Remembering Gage Park by William P. Shunas; self-published through Xlibris; copyright 2010. Available at Barnes & Noble, Amazon.com, and at www.Xlibris.com/Bookstore

Paperback $15.00-20.00. Kindle edition $7.69

Review by Kent McDaniel

A fictional memoir, Remembering Gage Park  begins: “I was eight years old when I met Connor. That was they day he nearly put out my eye. You would’ve thought I’d have learned something that day, but not me.” That hook imbedded, Shunas pauses to describe Chicago’s then-unpaved alleys, Gage Park’s turf protocols for eight-year-olds, and the workings of the Chicago Democratic Machine, before returning to his narrator’s fateful meeting with Connor.

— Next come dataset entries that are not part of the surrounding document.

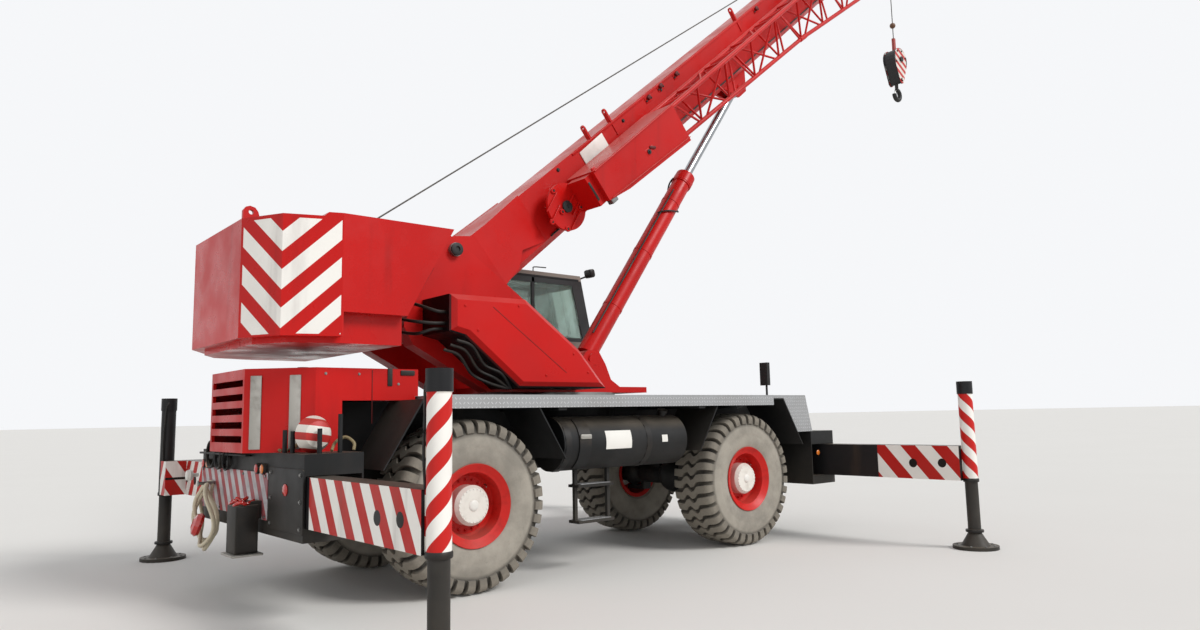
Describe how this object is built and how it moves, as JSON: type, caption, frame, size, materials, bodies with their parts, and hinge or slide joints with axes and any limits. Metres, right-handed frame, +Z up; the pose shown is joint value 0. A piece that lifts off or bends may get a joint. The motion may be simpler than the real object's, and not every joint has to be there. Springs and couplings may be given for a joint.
{
  "type": "rough-terrain mobile crane",
  "caption": "Two-axle rough-terrain crane with a telescopic boom, a stowed lattice jib, a cab beside the boom and outriggers set down on their feet.",
  "frame": {"origin": "on the ground below the middle of the crane's bounding box", "axes": "+X forward along the boom, +Y to the crane's left, +Z up"},
  "size_m": [13.1996, 7.38, 12.0655],
  "materials": {
    "red_paint": "satin, worn",
    "black_paint": "satin",
    "beige_paint": "satin",
    "checker_plate": "raised bars",
    "grey_steel": "worn",
    "chrome_rod": "polished",
    "cast_black": "rough",
    "tyre_rubber": "dusty",
    "cab_glazing": "tinted",
    "seat_vinyl": "matt",
    "console_plastic": "matt",
    "striped_paint": "satin, red and white"
  },
  "bodies": {
    "carrier": {"chassis_frame": "black_paint", "rear_outrigger_box": "black_paint", "front_outrigger_box": "black_paint", "deck": "checker_plate", "turntable_ring": "grey_steel", "engine_hood": "red_paint", "engine_block": "cast_black", "fenders": "black_paint", "fuel_tank": "black_paint", "hydraulic_tank": "black_paint", "side_steps": "black_paint", "front_platform": "checker_plate", "rear_axle": "cast_black", "front_axle": "cast_black", "rear_stakes": "black_paint", "overhaul_ball": "striped_paint", "mirror": "black_paint", "headlamps": "black_paint"},
    "superstructure": {"turret_frame": "red_paint", "counterweight": "red_paint", "main_hoist_drum": "grey_steel", "auxiliary_hoist_drum": "grey_steel", "valve_housing": "red_paint", "cab_shell": "beige_paint", "cab_glass": "cab_glazing", "operator_seat": "seat_vinyl", "cab_console": "console_plastic", "boom_foot_pin": "grey_steel"},
    "cab_door": {"cab_door": "beige_paint"},
    "boom_base": {"boom_base": "red_paint", "jib_mount": "red_paint", "stowed_jib": "red_paint"},
    "boom_section_1": {"boom_section_1": "red_paint"},
    "boom_section_2": {"boom_section_2": "red_paint"},
    "boom_fly": {"boom_fly": "red_paint", "head_sheaves": "cast_black"},
    "lift_rod": {"lift_rod": "chrome_rod"},
    "lift_barrel": {"lift_barrel": "red_paint"},
    "hook_block": {"hook_block": "black_paint"},
    "hook": {"hook": "cast_black"},
    "rear_right_outrigger": {"rear_right_beam": "striped_paint"},
    "rear_right_jack": {"rear_right_jack": "grey_steel"},
    "rear_right_knuckle": {"rear_right_knuckle": "cast_black"},
    "rear_right_wheel": {"rear_right_tyre": "tyre_rubber", "rear_right_rim": "red_paint"},
    "rear_left_outrigger": {"rear_left_beam": "striped_paint"},
    "rear_left_jack": {"rear_left_jack": "grey_steel"},
    "rear_left_knuckle": {"rear_left_knuckle": "cast_black"},
    "rear_left_wheel": {"rear_left_tyre": "tyre_rubber", "rear_left_rim": "red_paint"},
    "front_right_outrigger": {"front_right_beam": "striped_paint"},
    "front_right_jack": {"front_right_jack": "grey_steel"},
    "front_right_knuckle": {"front_right_knuckle": "cast_black"},
    "front_right_wheel": {"front_right_tyre": "tyre_rubber", "front_right_rim": "red_paint"},
    "front_left_outrigger": {"front_left_beam": "striped_paint"},
    "front_left_jack": {"front_left_jack": "grey_steel"},
    "front_left_knuckle": {"front_left_knuckle": "cast_black"},
    "front_left_wheel": {"front_left_tyre": "tyre_rubber", "front_left_rim": "red_paint"}
  },
  "joints": [
    {"name": "slew", "type": "hinge", "parent": "carrier", "child": "superstructure", "pos_m": [-2.48002, 0, 1.962], "axis": [0, 0, 1], "continuous": true},
    {"name": "cab_door_hinge", "type": "hinge", "parent": "superstructure", "child": "cab_door", "pos_m": [-3.04002, 1.4425, 2.785], "axis": [0, 0, 1], "range_deg": [0, 85]},
    {"name": "boom_luff", "type": "hinge", "parent": "superstructure", "child": "boom_base", "pos_m": [-4.35002, 0, 3.49], "axis": [0, -1, 0], "range_deg": [-43, 36]},
    {"name": "boom_extend_1", "type": "slide", "parent": "boom_base", "child": "boom_section_1", "axis": [0.766, 0, 0.6428], "range_m": [-0.68, 6.4]},
    {"name": "boom_extend_2", "type": "slide", "parent": "boom_section_1", "child": "boom_section_2", "axis": [0.766, 0, 0.6428], "range_m": [-0.68, 6.4]},
    {"name": "boom_extend_3", "type": "slide", "parent": "boom_section_2", "child": "boom_fly", "axis": [0.766, 0, 0.6428], "range_m": [-0.68, 6.4]},
    {"name": "lift_rod_pivot", "type": "hinge", "parent": "boom_base", "child": "lift_rod", "pos_m": [1.17617, 0, 6.86078], "axis": [0, -1, 0], "range_deg": [-14, 12]},
    {"name": "lift_stroke", "type": "slide", "parent": "lift_rod", "child": "lift_barrel", "axis": [-0.5896, 0, -0.8077], "range_m": [-1.46, 1.23]},
    {"name": "hook_block_hang", "type": "hinge", "parent": "boom_fly", "child": "hook_block", "pos_m": [6.18072, 0, 11.89555], "axis": [0, -1, 0], "range_deg": [-40, 45]},
    {"name": "hook_swivel", "type": "hinge", "parent": "hook_block", "child": "hook", "pos_m": [6.36002, 0, 8.26555], "axis": [0, 0, 1], "continuous": true},
    {"name": "rear_right_beam_slide", "type": "slide", "parent": "carrier", "child": "rear_right_outrigger", "axis": [0, 1, 0], "range_m": [0, 1.85]},
    {"name": "rear_right_jack_slide", "type": "slide", "parent": "rear_right_outrigger", "child": "rear_right_jack", "axis": [0, 0, 1], "range_m": [-0.25, 0.33]},
    {"name": "rear_right_steer", "type": "hinge", "parent": "carrier", "child": "rear_right_knuckle", "pos_m": [-4.53002, -0.85, 0.84], "axis": [0, 0, 1], "range_deg": [-25, 25]},
    {"name": "rear_right_wheel_spin", "type": "hinge", "parent": "rear_right_knuckle", "child": "rear_right_wheel", "pos_m": [-4.53002, -1.03, 0.84], "axis": [0, 1, 0], "continuous": true},
    {"name": "rear_left_beam_slide", "type": "slide", "parent": "carrier", "child": "rear_left_outrigger", "axis": [0, -1, 0], "range_m": [0, 1.85]},
    {"name": "rear_left_jack_slide", "type": "slide", "parent": "rear_left_outrigger", "child": "rear_left_jack", "axis": [0, 0, 1], "range_m": [-0.25, 0.33]},
    {"name": "rear_left_steer", "type": "hinge", "parent": "carrier", "child": "rear_left_knuckle", "pos_m": [-4.53002, 0.85, 0.84], "axis": [0, 0, 1], "range_deg": [-25, 25]},
    {"name": "rear_left_wheel_spin", "type": "hinge", "parent": "rear_left_knuckle", "child": "rear_left_wheel", "pos_m": [-4.53002, 1.03, 0.84], "axis": [0, 1, 0], "continuous": true},
    {"name": "front_right_beam_slide", "type": "slide", "parent": "carrier", "child": "front_right_outrigger", "axis": [0, 1, 0], "range_m": [0, 1.85]},
    {"name": "front_right_jack_slide", "type": "slide", "parent": "front_right_outrigger", "child": "front_right_jack", "axis": [0, 0, 1], "range_m": [-0.25, 0.33]},
    {"name": "front_right_steer", "type": "hinge", "parent": "carrier", "child": "front_right_knuckle", "pos_m": [-0.43002, -0.85, 0.84], "axis": [0, 0, 1], "range_deg": [-25, 25]},
    {"name": "front_right_wheel_spin", "type": "hinge", "parent": "front_right_knuckle", "child": "front_right_wheel", "pos_m": [-0.43002, -1.03, 0.84], "axis": [0, 1, 0], "continuous": true},
    {"name": "front_left_beam_slide", "type": "slide", "parent": "carrier", "child": "front_left_outrigger", "axis": [0, -1, 0], "range_m": [0, 1.85]},
    {"name": "front_left_jack_slide", "type": "slide", "parent": "front_left_outrigger", "child": "front_left_jack", "axis": [0, 0, 1], "range_m": [-0.25, 0.33]},
    {"name": "front_left_steer", "type": "hinge", "parent": "carrier", "child": "front_left_knuckle", "pos_m": [-0.43002, 0.85, 0.84], "axis": [0, 0, 1], "range_deg": [-25, 25]},
    {"name": "front_left_wheel_spin", "type": "hinge", "parent": "front_left_knuckle", "child": "front_left_wheel", "pos_m": [-0.43002, 1.03, 0.84], "axis": [0, 1, 0], "continuous": true}
  ],
  "couplings": [
    {"joint": "boom_extend_2", "follows": "boom_extend_1", "ratio": 1},
    {"joint": "boom_extend_3", "follows": "boom_extend_1", "ratio": 1},
    {"joint": "lift_rod_pivot", "follows": "boom_luff", "ratio": 0.323},
    {"joint": "lift_stroke", "follows": "boom_luff", "m_per_rad": 1.928},
    {"joint": "hook_block_hang", "follows": "boom_luff", "ratio": -1},
    {"joint": "rear_left_steer", "follows": "rear_right_steer", "ratio": 1},
    {"joint": "front_left_steer", "follows": "front_right_steer", "ratio": 1}
  ]
}
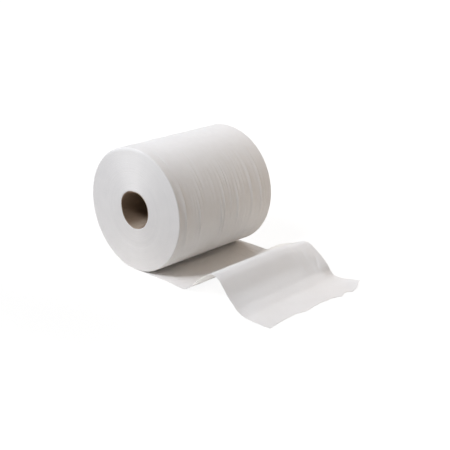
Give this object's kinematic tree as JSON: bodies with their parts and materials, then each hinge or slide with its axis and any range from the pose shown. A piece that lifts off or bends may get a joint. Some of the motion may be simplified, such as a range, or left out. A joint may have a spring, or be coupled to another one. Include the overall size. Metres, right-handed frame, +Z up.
{
  "type": "paper wiper roll",
  "caption": "Roll of white embossed paper wipes on a cardboard core, lying on its side with its loose end pulled out over a soft fold.",
  "frame": {"origin": "on the surface that the roll lies on, straight below the core's axis and midway along its width", "axes": "+Y along the core's axis from the near end to the far one, +X out along the loose end, +Z up"},
  "size_m": [0.3828, 0.2219, 0.1892],
  "materials": {
    "cardboard": "matte, spiral wound",
    "paper": "matte, finely embossed"
  },
  "bodies": {
    "root": {"cardboard_core": "cardboard", "paper_web": "paper"}
  },
  "joints": []
}
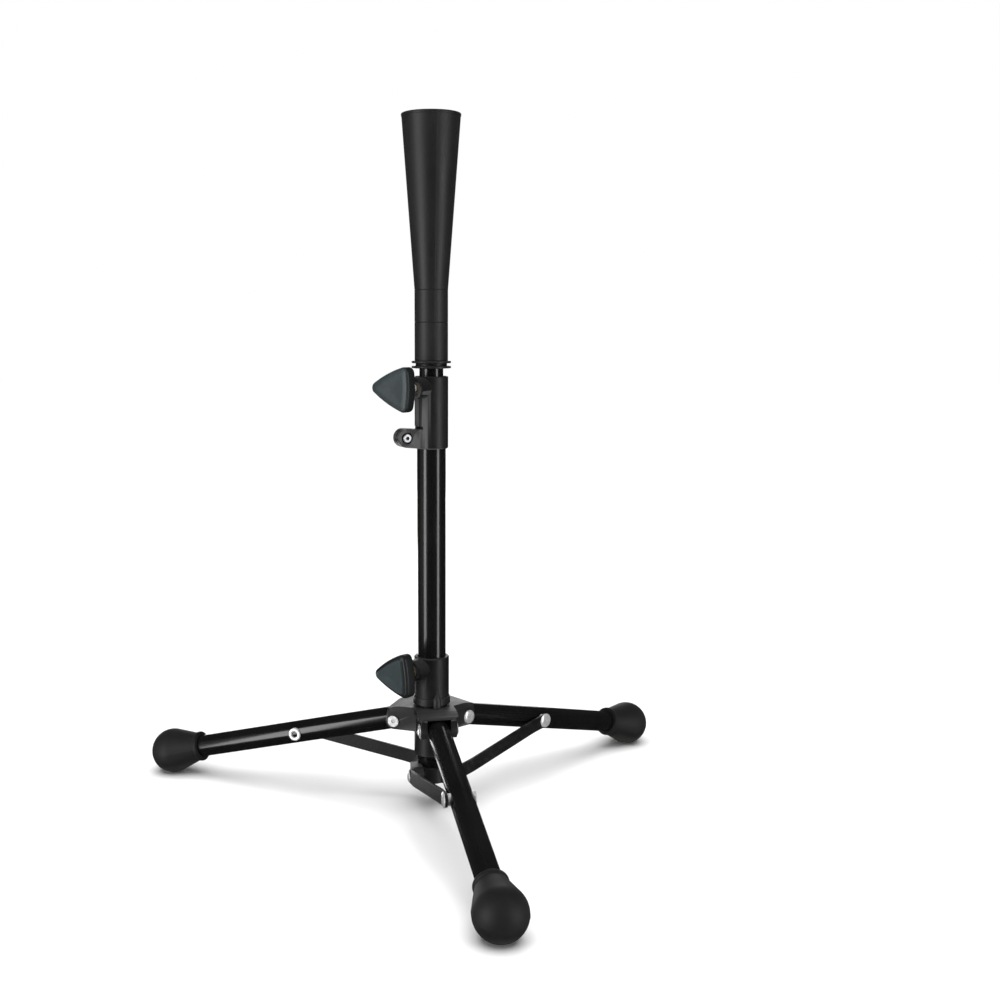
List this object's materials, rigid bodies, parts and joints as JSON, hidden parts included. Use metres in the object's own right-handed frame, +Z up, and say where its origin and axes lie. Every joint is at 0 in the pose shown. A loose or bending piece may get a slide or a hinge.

Intriguing stuff, and for the rest of the book Shunas continues to intersperse tense scenes with sharply-etched description of Gage Park: the streets, homes, gardens, stores, vacant lots, the people and their culture, the politics and economics. He tells all this through Mike Staron, a semi-tough Gage Park kid who grew up, got through college and did okay. Looking back now, Mike wastes few words and evinces an eye for detail and a hard-edged poetry to his voice. For some of us, our childhood neighborhood has a homely kind of magic, and Mike Staron’s description of his grade-school years beautifully nails that feeling. It’s similar to what Bradbury’s Dandelion Wine did for Waukegan, minus the sugar coating.